Now switch out professional soccer for sainthood, and your favorite player for a saint.
As Catholics, we should want to become saints! We are all called to strive for it, too. And what a gift that we have (literally) hundreds of people who have gone before us and become saints! So the Church recognizes them, and says “hey, this person did it. (this) is how. Read about their life, pray to them to intercede for you, that you may learn the ways of living a life of heroic virtue and enjoy the glory of Heaven too!” With all the saints and their drastically different lives, we can see two things: 1 although there are some common themes among the saints, there is no cookie cutter way to get to Heaven – their individuality stands out in their paths to sainthood, and yours will too; 2 you, too, can get to Heaven. You should read where some of these people started out! And look where they are now!
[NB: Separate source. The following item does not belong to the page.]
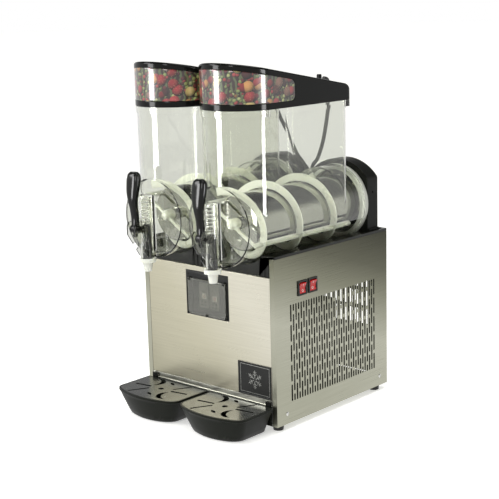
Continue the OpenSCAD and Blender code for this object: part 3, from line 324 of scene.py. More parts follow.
def mouldedPlastic(name, colour, roughness, grain=0.7, depth=0.05, worn=0.04, shine=0.5, ior=1.54):
    # injection moulded ABS: an even body colour, cloudy by a tenth, under a spark-eroded grain; grain is its
    # spacing in mm
    made, tree, shader = newMaterial(name, Base_Color=linear(colour), Roughness=roughness, IOR=ior,
                                     Specular_IOR_Level=shine)
    where = addNode(tree, "TexCoord").outputs["Object"]
    fine = addNode(tree, "TexNoise", {"Scale": 1000.0 / grain, "Detail": 2.0},
                   {"Vector": where}).outputs["Fac"]
    patch = addNode(tree, "TexNoise", {"Scale": 22.0, "Detail": 4.0, "Roughness": 0.6},
                    {"Vector": where}).outputs["Fac"]
    varied(tree, shader, (patch, 0.3, 0.7, roughness - worn, roughness + worn),
           (patch, shades(colour, (0.3, 0.9), (0.7, 1.1))), (fine, depth, 0.0003))
    return made


finish = {"rubber": mouldedPlastic("blackRubberSheath", "#161614", 0.5, grain=0.6, depth=0.12, shine=0.4)}

leads = {
    # shares of the way from the lid's gland to the deck's socket: across, back and down
    "left": [[0, 0, 0], [0.012, 0.183, 0.015], [0.048, 0.317, 0.087], [0.143, 0.488, 0.198],
             [0.31, 0.659, 0.326], [0.548, 0.732, 0.442], [0.738, 0.829, 0.555], [0.93, 0.915, 0.628],
             [0.985, 0.963, 0.721], [1, 1, 0.866], [1, 1, 1]],
    "right": [[0, 0, 0], [0.009, 0.183, 0.015], [0.047, 0.317, 0.087], [0.142, 0.415, 0.198],
              [0.255, 0.5, 0.308], [0.472, 0.695, 0.442], [0.73, 0.854, 0.57], [0.935, 0.951, 0.628],
              [0.985, 0.976, 0.721], [1, 1, 0.866], [1, 1, 1]],
    "radius": 4.5,
    "gland": (11.0, 288.0, 748.0),           # from the bowl's centre
    "socket": (5.0, 370.0, 404.1),
    "plugBase": 390.7,
}


def leadPath(plan, side):
    # each share is of the straight way from gland to socket; the curve runs through all of them
    sign = math.copysign(1, sides[side])
    first = np.array([sides[side] + plan["gland"][0], *plan["gland"][1:]])
    last = np.array([sign * plan["socket"][0], *plan["socket"][1:]])
    return throughPoints(first + np.array(plan[side]) * (last - first))


for side in sides:
    path = leadPath(leads, side)
    points, faces = tube(path, leads["radius"], 20)
    sheath = makeObject(f"{side}_lead_sheath", inFrame(points), faces)
    place(sheath, f"{side}_lid", "rubber", finish["rubber"])
    plug = lathe([(0.3, 0), (4.0, 0), (4.55, 0.8), (4.55, 13), (4.0, 16), (4.0, 19.4), (0.3, 19.4)], 36, "z")
    points, faces = moved(plug, None, (path[-1][0], path[-1][1], leads["plugBase"]))
    plugPiece = makeObject(f"{side}_lead_plug", inFrame(points), faces)
    place(plugPiece, f"{side}_lid", "rubber", finish["rubber"])
    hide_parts(f"{side}_lamp_lead")
    metres = inFrame(path)
    length = float(np.linalg.norm(np.diff(metres, axis=0), axis=1).sum())
print("lamp leads run")


def brushedStainless(name, light, dark, along, roughness=(0.26, 0.36), shade=None):
    # grade 304 stainless sheet, brushed one way: fine streaks that stretch each highlight across the grain.
    # real grit lines are about 0.1 mm apart; 1.3 mm is the finest that shows at this size. shade is painted
    # shade and painted reflection: it sums a straight rise along each axis it names, and darkens or lightens
    # the sheet's colour by its stops, in place of the room's light and shade on a satin sheet
    made, tree, shader = newMaterial(name, Metallic=1.0, Base_Color=linear(light))
    spread = {"x": (7, 760, 760), "y": (760, 7, 760), "z": (760, 760, 7)}[along]
    where = addNode(tree, "TexCoord").outputs["Object"]
    drawn = addNode(tree, "Mapping", {"Scale": spread}, {"Vector": where}).outputs["Vector"]
    streak = addNode(tree, "TexNoise", {"Scale": 1.0, "Detail": 3.0, "Roughness": 0.6}, {"Vector": drawn})
    cloud = addNode(tree, "TexNoise", {"Scale": 9.0, "Detail": 2.0}, {"Vector": where})
    colour = addNode(tree, "ValToRGB", feeds={"Fac": streak.outputs["Fac"]},
                     stops=[(0.25, dark), (0.8, light)]).outputs["Color"]
    # painted shade and painted reflection: a ramp over the sheet's own coordinates multiplies its colour
    if shade:
        split = addNode(tree, "SeparateXYZ", feeds={"Vector": where})
        level = None
        for axis, (low, high, start, end) in shade["rises"].items():
            part = addNode(tree, "MapRange",
                           {"From Min": low, "From Max": high, "To Min": start, "To Max": end},
                           {"Value": split.outputs[axis]}).outputs["Result"]
            level = part if level is None else addNode(tree, "Math", feeds={0: level, 1: part},
                                                       operation="ADD").outputs["Value"]
        paintedShadeRamp = addNode(tree, "ValToRGB", feeds={"Fac": level}, stops=shade["stops"])
        colour = addNode(tree, "Mix", {0: 1.0}, {6: colour, 7: paintedShadeRamp.outputs["Color"]}, data_type="RGBA",
                         blend_type="MULTIPLY").outputs[2]
    both = addNode(tree, "Math", feeds={0: streak.outputs["Fac"], 1: cloud.outputs["Fac"]},
                   operation="MULTIPLY").outputs["Value"]
    varied(tree, shader, (both, 0.1, 0.5, *roughness), relief=(streak.outputs["Fac"], 0.12, 0.0002))
    feed(shader, {"Base Color": colour})
    return made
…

There is no such thing as too far gone.
In fact, we have so many examples, that there are certain saints dedicated to causes that perhaps you are going through too! Hi: St. Gemma Galgani, patron saint of students, against back pain, and temptations to impurity; St. Gianna Molla, patron saint of wives, mothers, and unborn children; St. Agnes, patron saint of engaged couples; St. Vincent of Saragossa, patron saint of winemakers (personal fav); St. John Fisher, patron saint of lawyers and stepparents, St. Monica, patron saint of difficult marriages and difficult children… I could go on and on!